Collocyte is a term variously applied in botany and zoology to cells that produce gluey substances, or that bind or capture prey or assorted objects by securing them with gluey materials and structures, or that simply look smooth and gelatinous. Literally the word means "glue cell", and it has a number of poorly distinguished synonyms, such as colloblast.

==Use in botany==
In English the term "collocyte" (or, less formally, "glue cell") is uncommon in botanical publications. It appears more often in French texts; however, it sometimes is used in referring to individual cells in ground tissues of types characterised as collenchyma.

==Use in zoology==
In zoology the word "collocyte" applies to several different types of cell in very different taxa, and there are a few similar terms used confusingly or interchangeably, such as colloblast. Some of the terms refer to specialised subject matter, so from time to time variations and inconsistent definitions have been coined independently in niche disciplines. For example, glial cells sometimes are called "glue cells" but have little in common with other types of so-called glue cells.

Apart from such difficulties, "glue cells" of various types commonly occur in taxa of animals that are practically unrelated to each other, and in such cases they are as a rule non-homologous and differ profoundly in their morphology, histology and function. This suggests that distinct terms should be allocated to the different types. The problem is so marked that to avoid confusion many workers are abandoning traditional terms in favour of new words.

===Collocytes in Tunicata===
Among the taxa of animals that have some form of cells that might be classed as collocytes, are the larvae of sessile forms of Tunicates. Near the head end, most of those have collocytes with which they permanently fasten themselves to the substrate.

===Collocytes in Ctenophora===
Perhaps the most striking and celebrated examples of collocytes are those of the Ctenophora (comb jellies). The Ctenophora use their colloblasts or collocytes in hunting and gathering food, in much the same way as members of the Cnidaria use cnidocytes; they keep the cells in a retracted form until they deploy them for securing prey.
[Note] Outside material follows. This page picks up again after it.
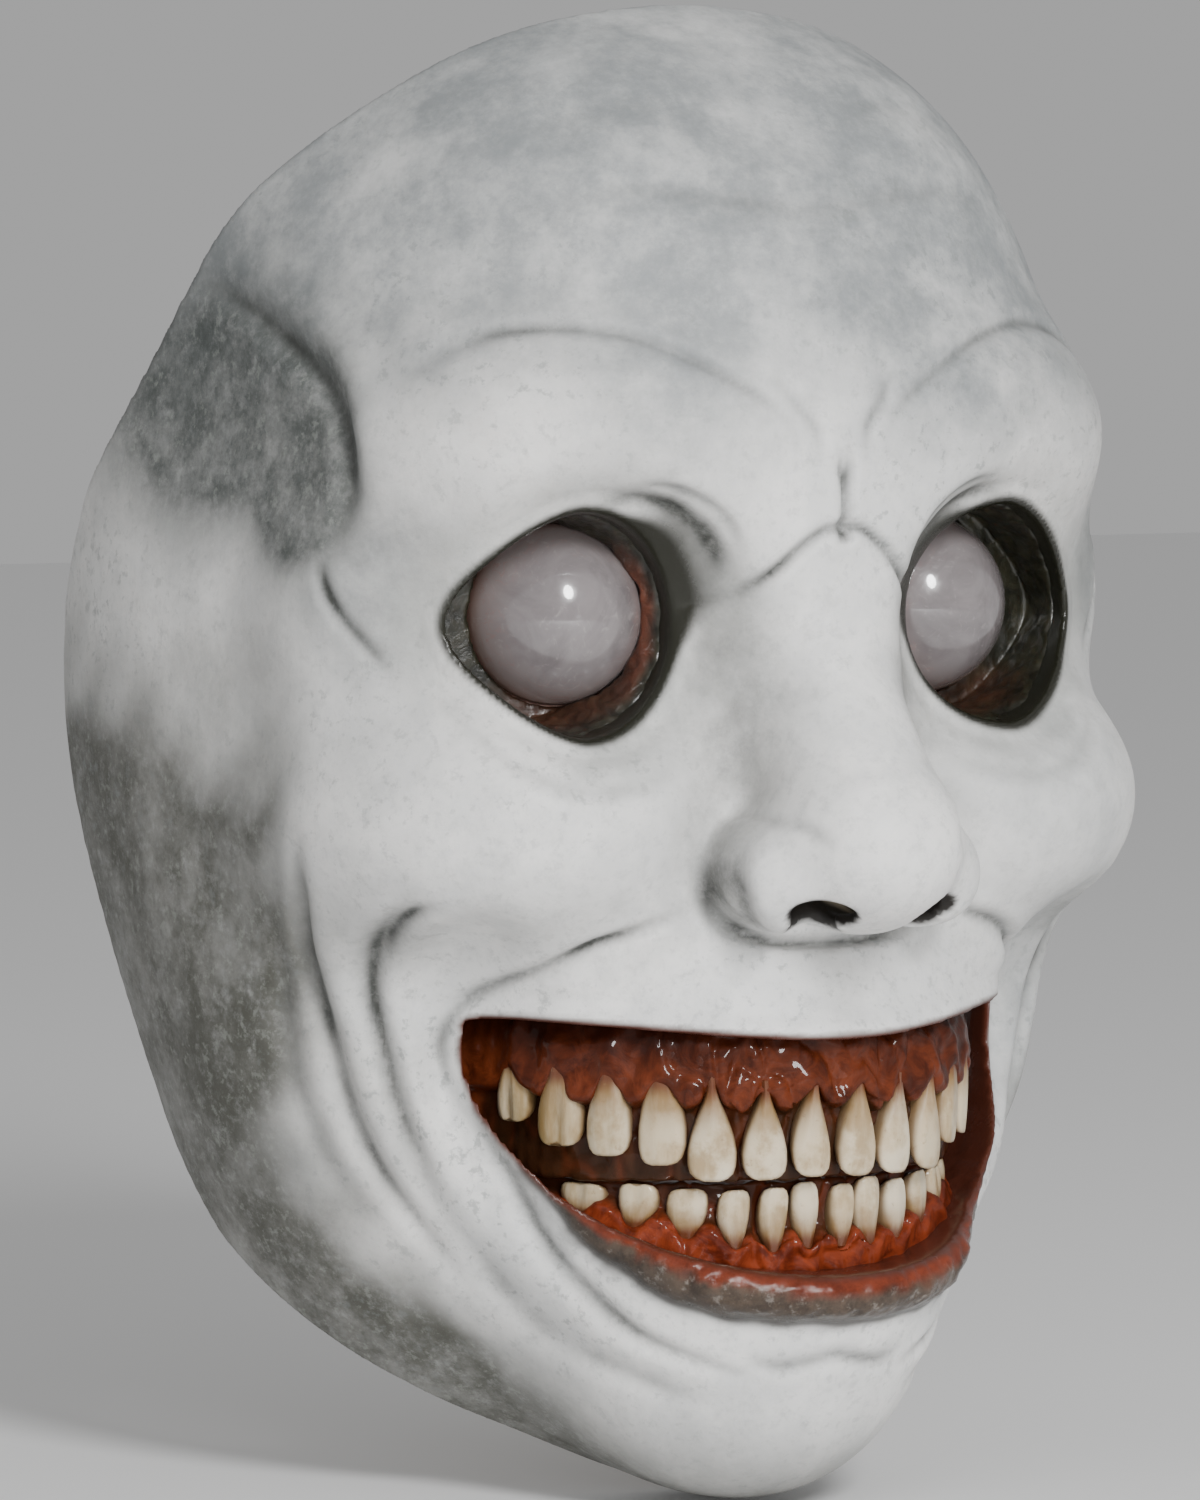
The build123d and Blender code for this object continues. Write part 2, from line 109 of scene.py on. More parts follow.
# Each tooth of one side: degrees from the middle, half width, tip height, root height, lean.
UPPER_TEETH = [
    (5.6, 3.9, -92.4, -74.5, 0), (16.8, 4.0, -92.6, -75.5, 1), (27.9, 4.1, -92.3, -74.5, -1),
    (39.0, 3.9, -89.3, -74.0, 1), (50.2, 3.8, -88.4, -73.5, 0), (62.2, 4.3, -86.7, -73.5, -1),
    (74.2, 3.6, -84.0, -72.5, 0),
]
LOWER_TEETH = [
    (4.6, 2.7, -93.8, -104.5, 1), (13.2, 2.8, -93.6, -105.0, -1), (22.6, 3.1, -94.4, -104.5, 2),
    (33.4, 3.6, -93.6, -102.5, 1), (45.6, 3.9, -93.4, -101.0, -1), (59.0, 4.2, -93.4, -99.0, 0),
]
UPPER_ROOT_RADIUS, LOWER_ROOT_RADIUS = 43.8, 39.6
TOOTH_DEPTH = 2.7

GLUE = 0.4
PAD_THICK = 8.0
# Each pad: turn and half turn, rise and half rise, in degrees about the form's middle.
PADS = [
    ("forehead_pad", 0, 22, 44, 9),
    ("left_cheek_pad", 66, 9, -22, 10),
    ("right_cheek_pad", -66, 9, -22, 10),
]
PATCH_THICK = 2.0
PATCH_TURN, PATCH_RISE = 11.0, 9.0
FORM_CENTRE = np.array([0.0, 0.0, -25.0], np.float32)

STRAP_WIDTH, STRAP_THICK = 20.0, 1.4
STRAP_BACK_Y = 45.0
STRAP_END_Y, STRAP_FREE_Y = -9.0, 12.0  # the snapped end, and where the strap leaves the skin
TAB_DEPTH = 6.5  # from the inside of the skin to the outside of the strap
STRAP_SHOULDER = (68.0, 35.0)
STRAP_CORNER_X = 58.0
LAYER_STEP = 3.6
RING_X, RING_HALF = -49.0, 4.0
LONG_TAIL_X = 40.0
LONG_BEND, SHORT_BEND, FOLD_BEND = 6.0, 5.0, 1.79
RIBBON_STEP, RIBBON_ACROSS = 0.8, 16

FRONT_Y = -45.0  # the openings are in front of this
FAR = 40.0  # stands for a distance that doesn't matter


def ellipsoid(p, centre, half):
    """Distance in mm to an ellipsoid, close to exact near its surface."""
    q = (p - np.array(centre, np.float32)) / np.array(half, np.float32)
    near = np.sqrt((q * q).sum(-1))
    slope = np.sqrt(((q / np.array(half, np.float32)) ** 2).sum(-1)) + 1e-9
    return near * (near - 1.0) / slope


def tapered_rod(p, start, end, radius_start, radius_end):
    a, b = np.array(start, np.float32), np.array(end, np.float32)
    along = np.clip(((p - a) @ (b - a)) / ((b - a) @ (b - a)), 0, 1)
    nearest = a + along[..., None] * (b - a)
    radius = radius_start + (radius_end - radius_start) * along
    return np.linalg.norm(p - nearest, axis=-1) - radius


def join(a, b, width):
    """Soft union of two distances."""
    mix = np.clip(0.5 + 0.5 * (b - a) / width, 0, 1)
    return b * (1 - mix) + a * mix - width * mix * (1 - mix)


def carve(a, b, width):
    """Distance a with the shape of distance b softly taken away."""
    return -join(-a, b, width)


def both_sides(p):
    """The points folded onto the wearer's left half."""
    q = np.array(p, np.float32)
    q[..., 0] = np.abs(q[..., 0])
    return q


def form_distance(points):
    """Distance in mm from points to the outer surface of the head form, negative inside."""
    p = both_sides(points)
    d = ellipsoid(p, *CRANIUM)
    for centre, half, width in MASSES:
        d = join(d, ellipsoid(p, centre, half), width)
    for centre, half, width in (TEMPLE, EYE_HOLLOW, MOUTH_CORNER_HOLLOW):
        d = carve(d, ellipsoid(p, centre, half), width)
    d = join(d, tapered_rod(p, *NOSE_RIDGE[:4]), NOSE_RIDGE[4])
    for centre, half, width in (NOSE_TIP, NOSE_WING):
        d = join(d, ellipsoid(p, centre, half), width)
    return d


def form_gradient(p):
    """Outward direction of the head form at each point."""
    parts = []
    for shift in 0.5 * np.eye(3, dtype=np.float32):
        parts.append(form_distance(p + shift) - form_distance(p - shift))
    gradient = np.stack(parts, -1)
    return gradient / (np.linalg.norm(gradient, axis=-1, keepdims=True) + 1e-9)


def ripple(points, size, seed):
    """Smooth lumps between about -1 and 1, of the given size in mm."""
    rng = np.random.default_rng(seed)
    total = np.zeros(len(points), np.float32)
    waves = 14
    for _ in range(waves):
        direction = rng.normal(size=3)
        direction *= rng.uniform(0.6, 1.5) * 2 * math.pi / (size * np.linalg.norm(direction))
        total += np.sin(points @ direction.astype(np.float32) + rng.uniform(0, 6.28))
    return total / math.sqrt(waves)


def outline_distance(u, v, outline):
    """Signed distance to a closed outline of points, negative inside it."""
    nearest = np.full(u.shape, 1e9, np.float32)
    inside = np.zeros(u.shape, bool)
    for (au, av), (bu, bv) in zip(outline, outline[1:] + outline[:1]):
        run_u, run_v = bu - au, bv - av
        along = ((u - au) * run_u + (v - av) * run_v) / (run_u**2 + run_v**2)
        along = np.clip(along, 0, 1)
        nearest = np.minimum(nearest, (u - au - run_u * along) ** 2 + (v - av - run_v * along) ** 2)
        crosses = (av > v) != (bv > v)
        if run_v:
            inside ^= crosses & (u < au + (v - av) * run_u / run_v)
    return np.where(inside, -1, 1) * np.sqrt(nearest)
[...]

In keeping with their food capturing function, the collocytes sometimes are called "lasso cells", but as is to be expected of common names, the term is not precise and is variously applied to both colloblasts and cnidocytes. The retracted mechanism is kept coiled in the Ctenophora, as opposed to inside out in the Cnidaria. The Cnidaria evert their stings to penetrate the prey, but the Ctenophora eject microscopic balls of adhesive mucus that stick to the prey externally, trailing threads that as a rule do not lose attachment to the parent colloblast. The structure of these specialized cells is extremely complex and varies among ctenophore species. Their mechanisms are still under study.

===Collenocytes===
In some organisms collocytes that attach the animal to substrates must be able to release their grip as well as establish it. Commonly, though not always, this requires the ability to dissolve the adhesive substances after the adhesion has been achieved. When a glandular structure has the ability to perform both the adhesion and the dissolving of the adhesive, it is called a duo-gland This is a very common requirement and examples occur in Platyhelminths, both parasitic and free-living, Annelida, Echinodermata and other phyla. In some organisms the adhesion it affords is so remarkably reversible that it is used as the basis of locomotion over solid surfaces.

===Confusion between collocytes and collencytes===
Another class of apparently similarly named cells, "collencytes" occurs in sponges, but in this case there is little to do with adhesion. The term was derived from the tissue in which the cells occur: collenchyma. The name collenchyma in turn was borrowed from botany because of a fancied, essentially irrelevant, resemblance between sponge tissue and a particular class of ground tissue in plants. The collencytes are one of the classes of component cells of the sponges' tissue, loose mesenchyme between the ectoderm and the endoderm in the body wall. The functions of the collencytes are not yet fully understood; they are branched amoeboid cells and appear to produce collagen and play roles in forming sponge spicules. It even has been proposed that they have primitive nerve-like physiologic roles.